The night is far spent, the day is at hand.  Let us therefore cast off the works of darkness, let us put on the armor of light. 

And let us walk honestly, as in the day, not in rioting and drunkenness, not in chambering and wantonness, not in strife and envying.

But put you on the Lord Jesus Christ.

[Romans 13:11-14]

 

"Knowing the time, that it is high time to awake out of sleep; for now is our salvation nearer than when we believed.  The night is far spent, the day is at hand" [Romans 13:11-12a].  Just what is that? Well, "what is that" is going to be the message tonight, and the thing revolves around the interpretation of the whole Book and revelation of God. 

What the preacher does: he stands before the people, and he proclaims God’s message to the people.  He takes God’s Word, and he applies it to the generation, and to the congregation, and to the people among whom God hath raised him a minister and a prophet of the Word.  So when a preacher stands up to preach, he stands there to proclaim to the people the Word and the will of God.  Now in this Bible, you have many, many prophecies; from the beginning of it to the end of it, time and time and time again, you have prophēteía, "speaking forths."  Not only in the sense of exhortation, addressing God’s Word to the will of a man that he give his life to God and follow the will of God,  but you have many, many prophecies in the sense of the unveiling and apocalypse: what is to happen.  And Paul is making an appeal here that we walk honestly as in the day, not in rioting and drunkenness, not in chambering and wantonness, not in strife and envy, because "knowing the time, it is high time to awake out of our sleep and indifference, for now is our salvation nearer than when we believed.  The night is far spent and the day is at hand" [Romans 13:11-12a].

What kind of a day is that?
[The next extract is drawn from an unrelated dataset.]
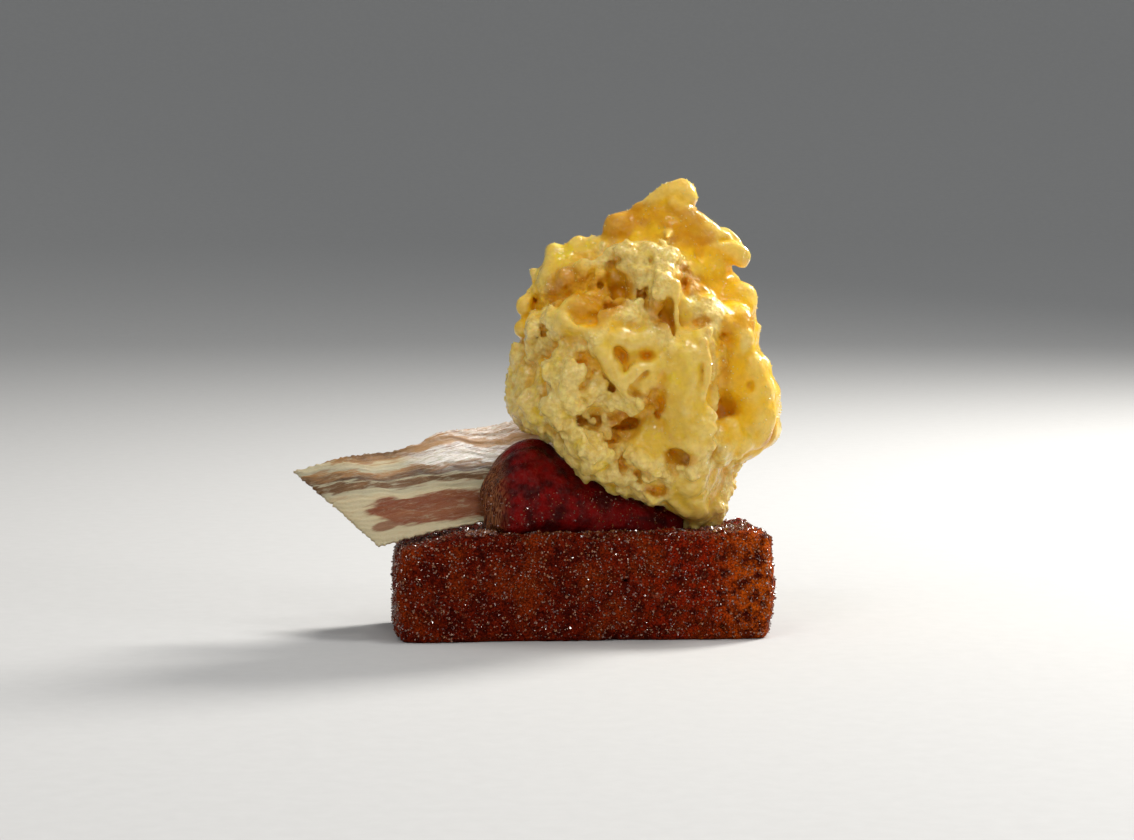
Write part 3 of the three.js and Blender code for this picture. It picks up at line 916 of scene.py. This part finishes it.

Well, I have taken out of many, many, many, many preachers’ messages. I have taken some that are typical as the men look ahead and as they preach to their people about the future of this world and what lies ahead: "the night is far spent, the day is at hand" [Romans 13:12a].  Is that to be a day of tribulation?  Is it to be a day of foreboding?  Is it to be a day of the great judgments of God? Is it to be a day of the great appearing of the Lord, or is it to be the day of the conversion of the world to Christ?  Is it to be the day of peace? Is it to be a day of universal joy and pleasure and gladness?  What kind of a day is that in the light of which Paul says, "Our salvation is nearer than when we believed. The night is far spent, the day is at hand.  Let us therefore prepare and be ready"? [Romans 13:11b-12a]

All right.  There is a minister.  He was a pastor.  Well, I’ll just call his name.  His name is [Alanson] Hartpence, and he was pastor of the First Presbyterian Church in Nashville, Tennessee.  And at the end of 1858 – I copy out of his sermon, now listen to this illustrious and scholarly divine as he preaches at the end of 1858: "The night of earth’s mental and moral darkness is certainly passing away.  The Morning Star is in the moral sky.  Since man’s creation, a night of five thousand eight hundred sixty years."  He’s got it down to a fine point: since man’s creation, we are just here five thousand eight hundred sixty years.

 

Since man’s creation that night has rolled away.  Not ’til the present century could Zion’s watchmen see that the night is far spent.  Glance at the signs of progress during the last fifty years.  What has been done for man’s material and temporal interests!  What progress and science and art!  What expansion and increase in wealth and commerce!  How steam and electricity minister to human wants and happiness!  What facilities for trade and travel!  As the night rolls on, we see uncommon tendencies to a general amelioration of man’s condition.  The faith of all Christendom is going to work.  Ignorance and despotism are waning.  The cross makes the crescent give way before the march of a spiritual and pure Christianity.

 

And at this very moment, for every one convert we make in Africa and in the Muslim world, the Muslim makes ten! He says: "The cross makes the crescent give way before the march of a spiritual and pure Christianity." 

 

What hath God wrought even in the past year?  Some of the most memorable events in the world’s history ever recorded happened in 1858.  In view of them, the church can almost anticipate the song of final triumph: "Hallelujah, salvation and glory and honor and power unto the Lord our God!"  The great events of the year seem to converge upon one grand object:  the overthrow of idolatry and unbelief, and the rapid spread of a pure Christianity over the globe. 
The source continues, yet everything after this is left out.